About the Refuge
Malheur National Wildlife Refuge was established on August 18, 1908, by President Theodore Roosevelt as the Lake Malheur Reservation. Roosevelt set aside unclaimed government lands encompassed by Malheur, Mud and Harney Lakes “as a preserve and breeding ground for native birds.” The newly established “Lake Malheur Reservation” was the 19th of 51 wildlife refuges created by Roosevelt during his tenure as president. At the time, Malheur was the third refuge in Oregon and one of only six refuges west of the Mississippi.
In the late 1880s, plume hunters decimated North American bird populations in pursuit of breeding feathers for the hat industry. Hunters targeted large flocks of colonial nesting birds and shorebirds, killing birds indiscriminately and orphaning chicks. Eventually, the large numbers of colonial nesting birds on Malheur Lake were discovered by plume hunters. In 1908, wildlife photographers William L. Finley and Herman T. Bohlman discovered that most of the white herons (egrets) on Malheur Lake had been killed in 1898 by plume hunters. After 10 years, the white heron population still had not recovered. With backing from the Oregon Audubon Society, Finley and Bohlman proposed establishment of a bird reservation to protect birds, using Malheur, Mud and Harney lakes.

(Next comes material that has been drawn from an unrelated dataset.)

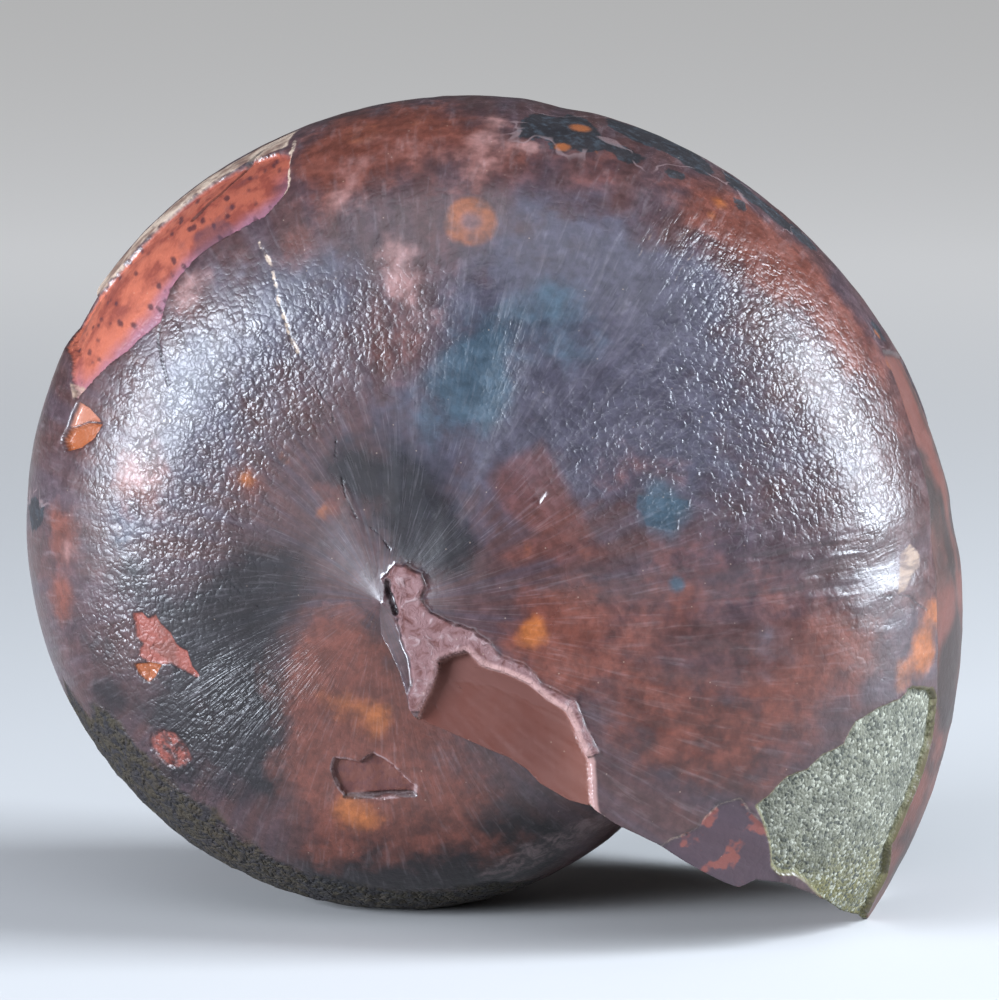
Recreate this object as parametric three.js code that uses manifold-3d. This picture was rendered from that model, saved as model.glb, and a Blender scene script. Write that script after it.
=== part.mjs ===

The refuge now encompasses 187,757 acres of wildlife habitat. The 65,000-acre Blitzen Valley was purchased in 1935 and added to the refuge to secure water rights for Malheur and Mud lakes. With the creation of the Civilian Conservation Corps (CCC) in 1933, the refuge was able to use this additional manpower to begin major improvements on the refuge in 1935. The CCC constructed most of the infrastructure in the Blitzen Valley, including the Center Patrol Road which travels through the center of the refuge. The 14,000-acre Double-O Unit was added to the refuge in 1942 and provides important shorebird habitat, as well as waterfowl nesting areas. Malheur Refuge is situated within the Harney Basin in southeastern Oregon. Located in the Northern Great Basin, this portion of the State is lightly populated, generally arid with cold winters, and characterized by wide open spaces.
The refuge constitutes a small percentage of the Northern Great Basin’s total acreage but is a tremendously important source of wildlife habitat relative to other portions of the Northern Great Basin. The refuge represents a crucial stop along the Pacific Flyway and offers resting, breeding and nesting habitat for hundreds of migratory birds and other wildlife. Many of the species migrating through or breeding here are highlighted as priority species in national bird conservation plans.